Devant le Tribunal des conflits, les arguments en présence étaient les suivants:

  • en faveur de la compétence du juge judiciaire :
  • Le juge judiciaire est le juge de l’obligation de sécurité de l’employeur à l’égard de ses salariés,
  • Il n’est pas dans les pouvoirs de l’administration de se prononcer sur les risques que le projet de l’employeur peut faire courir au personnel, ni dans les pouvoirs du juge administratif de suspendre les effets d’une décision d’homologation ou de validation pour ce motif,
  • L’article L. 1235-7-1 ne précise pas si la juridiction judiciaire est privée de la possibilité de connaître d’un manquement de l’employeur à son obligation générale de sécurité, commis à l’occasion de l’établissement et de la mise en œuvre du PSE,
  • à l’avantage du juge administratif:
  • A travers la contestation de l’évaluation des risques psychosociaux, il s’agit d’apprécier la légalité du PSE, d’autant qu’au jour de la saisine, le PSE n’avait pas encore été validé par l’autorité administrative. Il s’agissait donc de contester son contenu.
  • Ce point de contestation relève expressément du juge administratif,
  • Il est conforme à l’esprit de la loi de confier tout contentieux en lien avec le PSE au juge administratif.

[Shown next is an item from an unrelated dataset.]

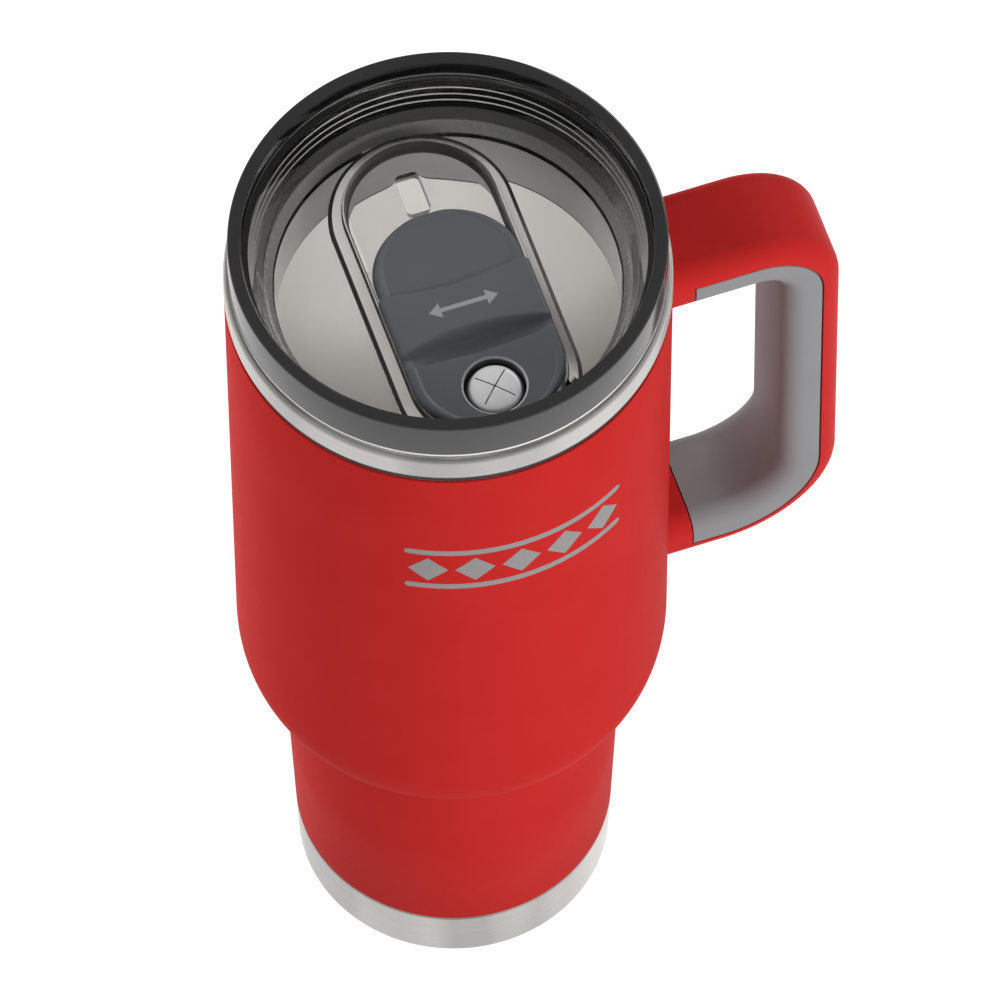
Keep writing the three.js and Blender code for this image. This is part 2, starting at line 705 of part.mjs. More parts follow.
// Retainer: a stem through the lid's slot with a wide foot under the floor.
function sliderClip() {
  const { halfWidth, overhang, bottom } = CLIP_FOOT;
  const footTop = UNDER_FLOOR_Z - GAP;
  const stem = raisedSolid(roundedSlot(CLIP), (bottom + footTop) / 2, CLIP_TOP_Z, 6);
  const low = [-halfWidth, CLIP.front - overhang, bottom];
  return stem.add(boxSolid(low, [halfWidth, CLIP.rear + overhang, footTop]));
}

// Clear valve in the slider's hole: a shallow dome cut by a cross that a straw pushes through.
function strawValve() {
  const { edge, flangeBottom, flangeTop, top, wall } = VALVE;
  const flangeRadius = VALVE_HOLE_RADIUS - GAP;
  const profile = [
    [0, flangeTop - 0.3],
    [edge - wall, flangeTop - 0.7],
    [edge - wall, flangeBottom],
    [flangeRadius, flangeBottom],
    [flangeRadius, flangeTop],
    [edge + 0.2, flangeTop + 0.3],
    [edge, flangeTop + wall],
    [edge * 0.75, top - 0.4],
    [edge * 0.4, top - 0.1],
    [0, top],
  ];
  const dome = turned(profile, SMALL_SEGMENTS).translate(0, PORT_Y, 0);
  const slit = (angle) => {
    const height = CUT_TOP_Z - SLIT.bottom;
    const cutter = new THREE.BoxGeometry(2 * SLIT.halfLength, 2 * SLIT.halfWidth, height);
    return toSolid(cutter.rotateZ(angle).translate(0, PORT_Y, SLIT.bottom + height / 2));
  };
  return toSolid(dome).subtract(slit(Math.PI / 4)).subtract(slit(-Math.PI / 4));
}

// ---------- assembly ----------

function mesh(name, shape, material) {
  const geometry = shape.isBufferGeometry ? shape : toGeometry(shape);
  const made = new THREE.Mesh(geometry, material);
  made.name = name;
  return made;
}

function bodyGroup() {
  const group = new THREE.Group();
  group.add(
    mesh("outer_shell", outerShell(), redCoat),
    mesh("base_cup", baseCup(), bareSteel),
    mesh("vacuum_bottom", vacuumBottom(), bareSteel),
    mesh("vacuum_seal", vacuumSeal(), bareSteel),
    mesh("vacuum_getter", vacuumGetter(), bareSteel),
    mesh("inner_liner", innerLiner(), bareSteel),
    mesh("neck_ring", neckRing(), bareSteel),
    mesh("neck_seam", neckSeam(), darkSeam),
  );
  return group;
}

function handleGroup() {
  const group = new THREE.Group();
  group.add(mesh("handle_shell", handleShell(), redPlastic));
  group.add(mesh("handle_grip", handleGrip(), greyGrip));
  for (const arm of ARMS) {
    group.add(mesh(`handle_${arm.name}_bracket`, bracket(arm), bareSteel));
    group.add(mesh(`handle_${arm.name}_screw`, screw(arm), bareSteel));
  }
  return group;
}

function lidGroup() {
  const group = new THREE.Group();
  const sliding = new THREE.Group();
  sliding.add(
    mesh("slider", slider(), charcoal),
    mesh("slider_seal", sliderSeal(), blackSilicone),
    mesh("slider_clip", sliderClip(), charcoal),
    mesh("straw_valve", strawValve(), clearSilicone),
  );
  group.add(
    mesh("lid_body", lidBody(), smokeClear),
    mesh("lid_gasket", lidGasket(), blackSilicone),
    sliding,
  );
  return group;
}

const mug = new THREE.Group();
mug.add(bodyGroup(), handleGroup(), lidGroup());

export default mug;
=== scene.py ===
"""The insulated travel mug's looks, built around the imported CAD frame.

Metres in Blender; the shape numbers below are millimetres and are turned into metres by MM.
The mug stands on the origin with its handle along +X and its drinking end along -Y.
"""

import math

import bmesh
import bpy
from mathutils import Matrix, Vector


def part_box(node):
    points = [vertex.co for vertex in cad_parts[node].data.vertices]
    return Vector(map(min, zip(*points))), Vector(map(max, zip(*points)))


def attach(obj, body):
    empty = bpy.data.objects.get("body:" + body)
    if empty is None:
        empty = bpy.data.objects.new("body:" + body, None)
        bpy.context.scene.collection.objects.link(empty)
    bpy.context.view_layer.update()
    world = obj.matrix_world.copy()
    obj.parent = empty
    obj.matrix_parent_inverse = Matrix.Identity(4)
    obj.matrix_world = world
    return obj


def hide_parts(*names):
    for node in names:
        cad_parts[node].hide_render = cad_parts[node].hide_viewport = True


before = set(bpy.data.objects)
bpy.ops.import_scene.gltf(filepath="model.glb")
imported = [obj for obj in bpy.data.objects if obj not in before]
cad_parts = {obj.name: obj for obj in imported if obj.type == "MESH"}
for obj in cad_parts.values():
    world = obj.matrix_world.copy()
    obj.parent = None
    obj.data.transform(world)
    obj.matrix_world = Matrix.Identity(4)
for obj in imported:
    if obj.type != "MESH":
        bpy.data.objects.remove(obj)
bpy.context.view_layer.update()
MM = 0.001


def top_of(node):
    """Height of a CAD node's top, in millimetres."""
    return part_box(node)[1].z / MM


def bottom_of(node):
    """Height of a CAD node's underside, in millimetres."""
    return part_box(node)[0].z / MM


def radius_of(node):
    """How far a CAD node reaches along Y, in millimetres."""
    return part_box(node)[1].y / MM


# ---------- driving sizes, in millimetres ----------

BASE_R = 36.5
BAND_Z = 15.8
CREASE_R, CREASE_Z = 39.6, 85.8
SHOULDER_R, SHOULDER_Z = 49.7, 103.4
SHOULDER_POWER = 2.2
COAT_R = radius_of("outer_shell")
COAT_Z = top_of("outer_shell")
RING_Z = bottom_of("neck_ring")
RING_TOP = top_of("neck_ring")
RING_R = radius_of("neck_ring")
WALL = 0.6
LINER_GAP = 2.8
LINER_WALL = 0.5
NECK_R = 48.0
LIP_Z = top_of("inner_liner")

HANDLE_LOW, HANDLE_HIGH = bottom_of("handle_shell"), top_of("handle_shell")
HANDLE_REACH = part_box("handle_shell")[1].x / MM
HANDLE_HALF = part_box("handle_shell")[1].y / MM
HANDLE_DEPTH = 14.0
HANDLE_EDGE = 5.0
SHELL_DEPTH = 5.2
SPLIT_EDGE = 0.25  # rounding where the handle's two halves meet
TOP_BEND, BOTTOM_BEND = 21.2, 28.3
ARM_START = 44.0  # inside the wall, where the arms are cut off
GRIP_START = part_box("handle_grip")[0].x / MM
GAP = 0.3

LID_TOP = top_of("lid_body")
LID_R = radius_of("lid_body")
FLOOR_Z = 243.8
FLOOR_DEPTH = 2.3
POCKET_Z = 244.3
PLUG_BOTTOM = bottom_of("lid_body")
PLUG_R = 40.85
TRACK_REAR, TRACK_FRONT = 17.8, -27.0
PORT_Y, PORT_R = -32.2, 6.3
VENT = {"half": 2.85, "front": 19.3, "rear": 29.9, "corner": 1.3}
CLIP_SLOT = {"half": 2.8, "front": -14.4, "rear": 12.6, "corner": 2.79}
CLIP_REAR = -5.4  # the rear end of the clip's room in the slider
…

La décision du 8 juin 2020 est donc bienvenue car le juge des conflits clarifie finalement les compétences respectives des deux ordres et confie au juge judiciaire la charge de vérifier a posteriori que les engagements pris par l’employeur ont bien été respectés ou encore que le projet de réorganisation n’a pas porté atteinte à l’obligation de sécurité.